Focusing Exclusively on External Threats
Concentrating AI security efforts on external attackers while ignoring risks from internal AI deployments creates blind spots. Shadow AI, where employees use unauthorized AI tools outside IT oversight, can expose sensitive data with no external attacker involved. An employee uploading confidential records to an unapproved AI service creates a breach risk entirely from within. For example, customer data processed through an unvetted AI tool may be stored in environments the organization cannot audit or control. NIST AI 600-1 identifies four attack surface categories organizations must protect when deploying generative AI: data inputs, processing, training data, and deployment environments.
Assuming Current Controls or Small Size Provide Sufficient Protection
Assuming current controls or small size provide sufficient protection can leave organizations exposed as attack methods scale. Many organizations have solid controls but fail to continuously test whether those controls remain effective as threats evolve. AI, expanding cloud environments, and the proliferation of connected devices are changing what security needs to address in ways that many legacy tools were not designed to handle. Similarly, smaller organizations that deprioritize security investment because they believe attackers focus only on high-profile enterprises face growing risk. Obscurity no longer serves as a de facto defense when AI enables attackers to scale campaigns with minimal effort.
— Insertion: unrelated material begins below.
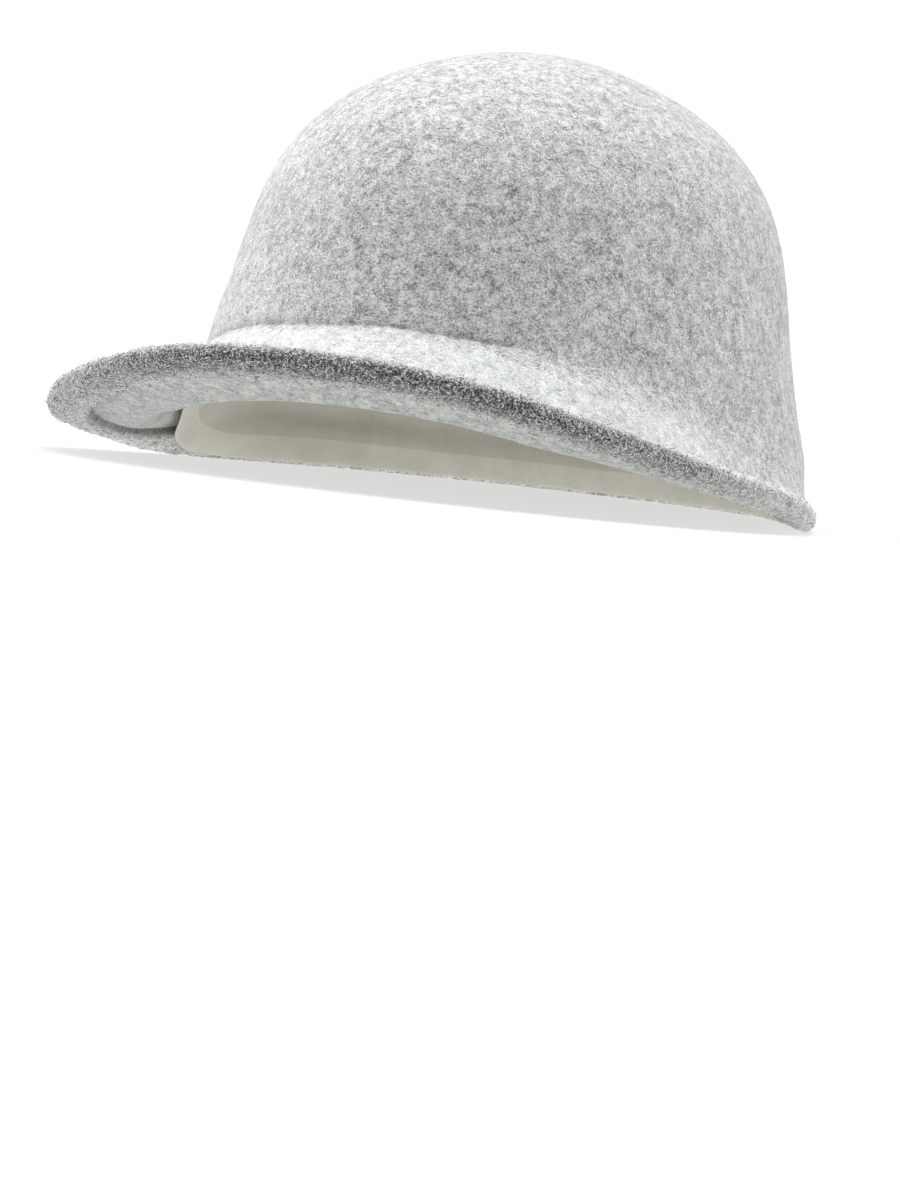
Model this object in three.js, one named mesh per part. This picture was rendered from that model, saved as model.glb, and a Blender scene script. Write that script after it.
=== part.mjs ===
// Felt baseball cap: one blocked piece of wool felt, with a ribbon sweatband inside it.
// Millimetres, +Z up, the peak towards -Y, the wearer's left on +X.
// The cap stands on the flattened underside of its rim, and its peak is clear of the floor.
// Every form is worked out on half sections: an azimuth of 0 degrees runs through the
// middle of the peak, and 180 degrees through the middle of the back.

import * as THREE from 'three';
import { mergeVertices } from 'three/addons/utils/BufferGeometryUtils.js';

// Felt sheet and its turned edge
const FELT_THICKNESS = 2.8;
const ROLL_RADIUS = 3.1;
const HEM_WIDTH = 10;
const HEM_STEP_RUN = 0.5;
const FLOOR = 0;

// Sweatband
const BAND_WIDTH = 33;
const BAND_THICKNESS = 1.2;
const BAND_GAP = 0.4;
const BAND_LEAN_LIMIT = 0.8;
const BAND_CLEARANCE_WINDOW = 0.75;

// How finely the shapes are cut
const AZIMUTH_STEPS = 84;
const CROWN_STEPS = 13;
const PEAK_STEPS = 8;
const ROLL_STEPS = 6;
const HEM_STEPS = 2;
const BAND_STEPS = 8;
const CURVE_SAMPLES = 48;
const SECTION_SPACING = 15;
const HALVINGS = 40;
const MERGE_DISTANCE = 1e-4;

// Plan of the crown at falling heights. Each level is an ellipse: half its length along Y,
// half its width along X, and how far its centre sits behind the axis.
const CROWN = [
  { height: 136.8, halfLength: 0.0, halfWidth: 0.0, setBack: 3.3 },
  { height: 134.2, halfLength: 22.5, halfWidth: 19.4, setBack: 3.2 },
  { height: 127.2, halfLength: 46.8, halfWidth: 40.4, setBack: 2.9 },
  { height: 115.0, halfLength: 70.0, halfWidth: 60.3, setBack: 2.4 },
  { height: 98.0, halfLength: 86.2, halfWidth: 74.2, setBack: 1.7 },
  { height: 78.0, halfLength: 94.2, halfWidth: 81.3, setBack: 0.6 },
  { height: 60.0, halfLength: 97.4, halfWidth: 84.8, setBack: -0.8 },
  { height: 46.0, halfLength: 100.4, halfWidth: 87.9, setBack: -2.2 },
  { height: 34.0, halfLength: 102.8, halfWidth: 90.4, setBack: -2.0 },
  { height: 22.0, halfLength: 106.2, halfWidth: 93.6, setBack: -1.0 },
  { height: 10.0, halfLength: 111.0, halfWidth: 98.6, setBack: 0.0 },
];

// Sections below the crown, one every 15 degrees from the front to the back.
// rimReach and rimHeight place the middle of the rolled edge, and rimFall is the slope at
// which the felt runs into it, negative where the peak rises. At breakHeight the felt leaves
// the crown wall at the slope breakAngle. breakPull and rimPull are how far each of those
// slopes is held before the curve turns, and bandFoot is the height of the sweatband's
// lower edge.
const SECTION_COLUMNS = [
  'rimReach', 'rimHeight', 'rimFall', 'breakHeight', 'breakAngle', 'breakPull', 'rimPull', 'bandFoot',
];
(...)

Frequently Asked Questions
Building Security That Adapts as Fast as the Threats
The core principles behind strong cybersecurity have not changed, but the speed, scale, and sophistication of the threats they must address have. Organizations best positioned for what comes next are those treating cybersecurity as a continuous, leadership-driven discipline and updating their practices, training, and architecture as the threat picture evolves.